# Rows
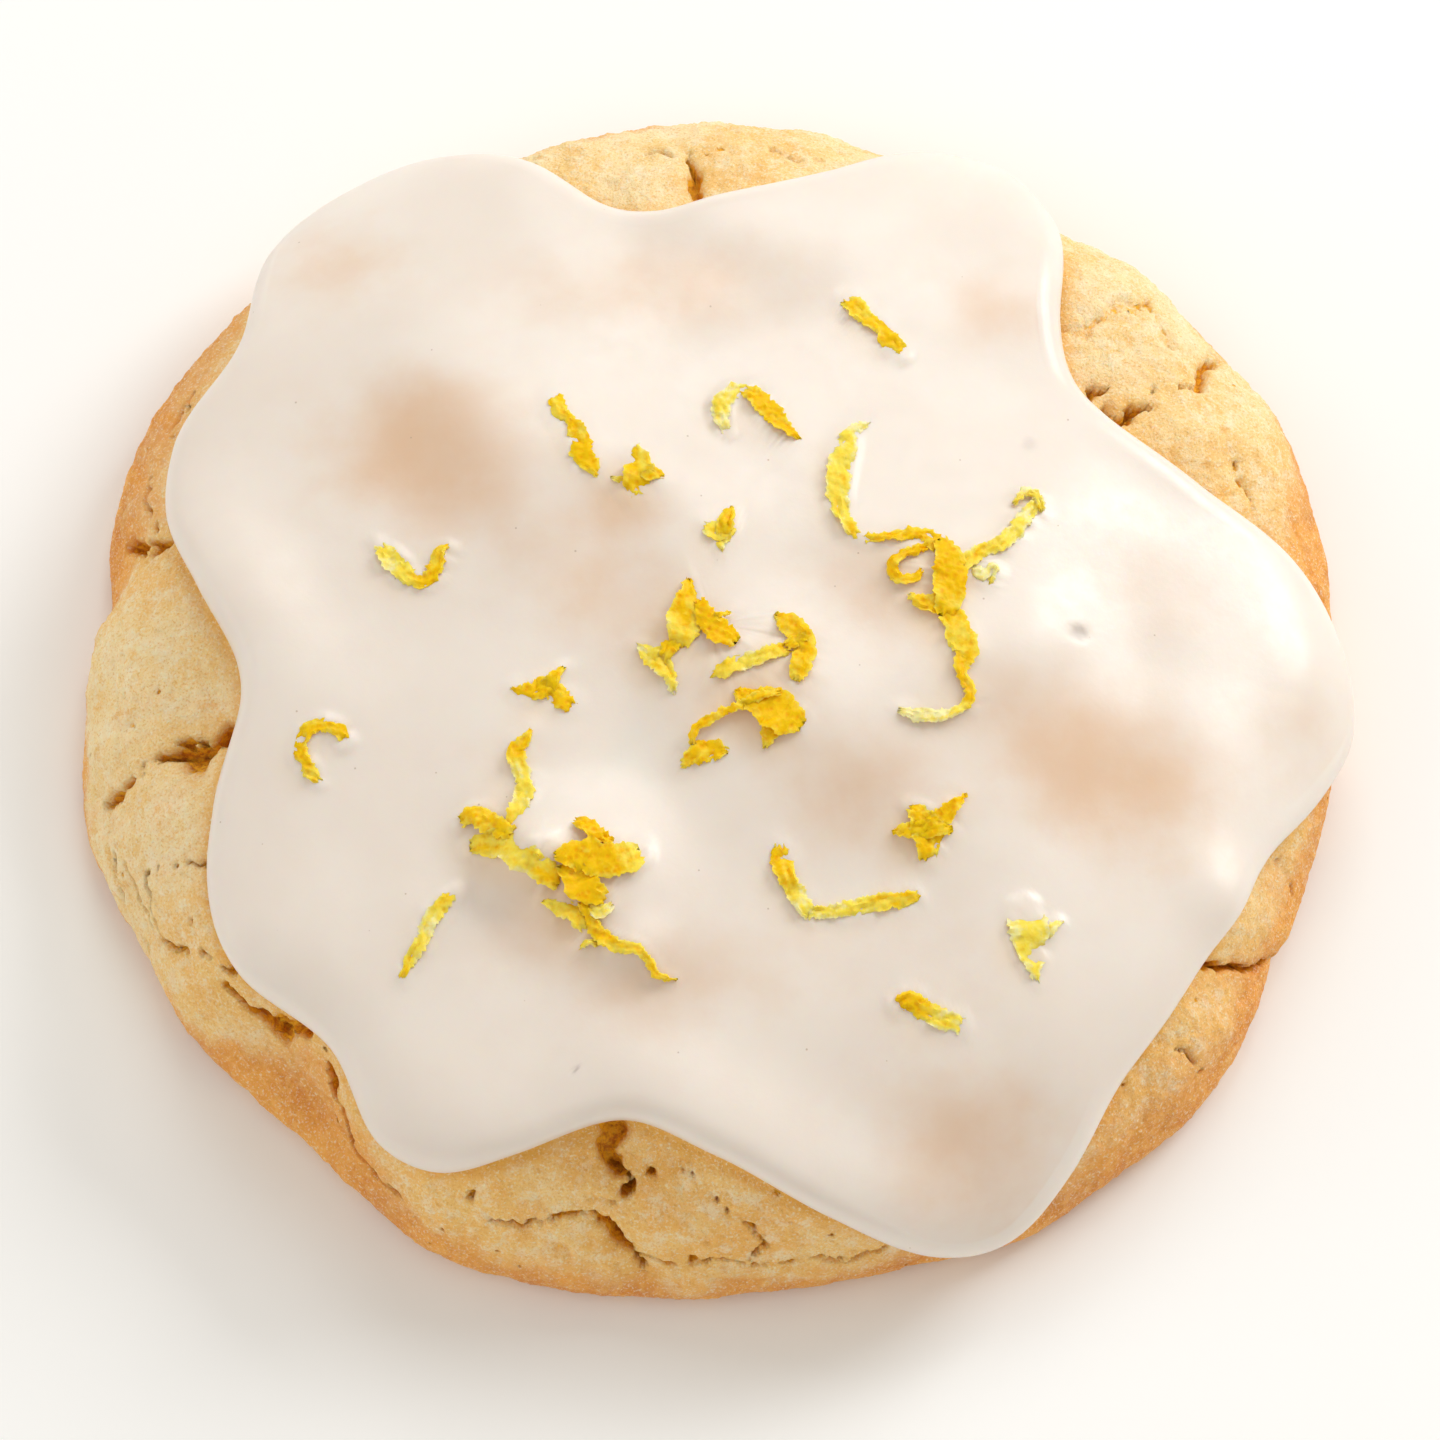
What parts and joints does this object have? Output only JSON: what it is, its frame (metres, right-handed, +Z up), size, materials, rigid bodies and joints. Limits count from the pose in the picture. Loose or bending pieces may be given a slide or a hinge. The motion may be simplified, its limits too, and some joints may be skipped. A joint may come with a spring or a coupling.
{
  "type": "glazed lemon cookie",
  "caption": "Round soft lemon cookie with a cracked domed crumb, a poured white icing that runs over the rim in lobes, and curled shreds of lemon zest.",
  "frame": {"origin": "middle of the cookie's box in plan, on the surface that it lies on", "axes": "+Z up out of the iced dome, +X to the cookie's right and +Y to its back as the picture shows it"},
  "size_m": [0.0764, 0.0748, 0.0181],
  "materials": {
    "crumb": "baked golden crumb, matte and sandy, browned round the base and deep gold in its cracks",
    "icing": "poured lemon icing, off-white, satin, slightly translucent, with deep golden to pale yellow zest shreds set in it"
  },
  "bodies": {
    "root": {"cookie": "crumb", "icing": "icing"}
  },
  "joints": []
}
--
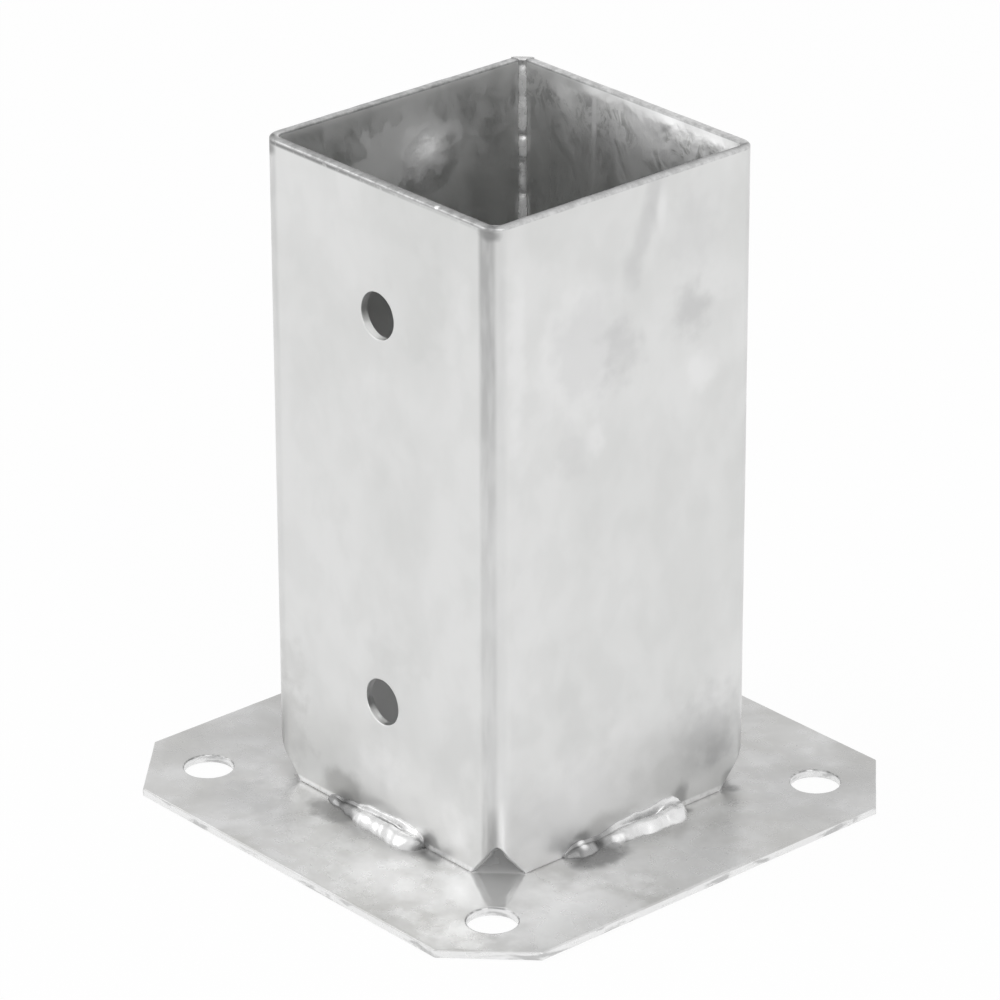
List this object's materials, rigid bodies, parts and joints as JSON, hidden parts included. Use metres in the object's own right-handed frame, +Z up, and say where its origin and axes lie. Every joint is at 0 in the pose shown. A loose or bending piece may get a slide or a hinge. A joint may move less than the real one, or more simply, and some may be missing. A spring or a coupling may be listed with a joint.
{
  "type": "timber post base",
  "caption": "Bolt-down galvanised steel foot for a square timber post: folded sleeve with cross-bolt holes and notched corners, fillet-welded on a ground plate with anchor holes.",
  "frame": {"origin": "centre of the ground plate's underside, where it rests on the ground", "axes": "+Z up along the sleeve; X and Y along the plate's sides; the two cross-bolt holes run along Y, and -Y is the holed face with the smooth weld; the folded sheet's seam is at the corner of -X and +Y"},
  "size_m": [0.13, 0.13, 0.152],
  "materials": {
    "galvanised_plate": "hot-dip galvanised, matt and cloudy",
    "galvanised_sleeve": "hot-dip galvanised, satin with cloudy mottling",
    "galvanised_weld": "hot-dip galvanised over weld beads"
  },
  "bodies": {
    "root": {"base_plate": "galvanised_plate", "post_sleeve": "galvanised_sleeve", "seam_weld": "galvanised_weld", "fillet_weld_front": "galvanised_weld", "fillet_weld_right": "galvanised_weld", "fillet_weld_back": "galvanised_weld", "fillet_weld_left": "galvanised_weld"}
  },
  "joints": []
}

# Task goal
Select the lines from the entries that include the word "this".

# Correct result
What parts and joints does this object have? Output only JSON: what it is, its frame (metres, right-handed, +Z up), size, materials, rigid bodies and joints. Limits count from the pose in the picture. Loose or bending pieces may be given a slide or a hinge. The motion may be simplified, its limits too, and some joints may be skipped. A joint may come with a spring or a coupling.
List this object's materials, rigid bodies, parts and joints as JSON, hidden parts included. Use metres in the object's own right-handed frame, +Z up, and say where its origin and axes lie. Every joint is at 0 in the pose shown. A loose or bending piece may get a slide or a hinge. A joint may move less than the real one, or more simply, and some may be missing. A spring or a coupling may be listed with a joint.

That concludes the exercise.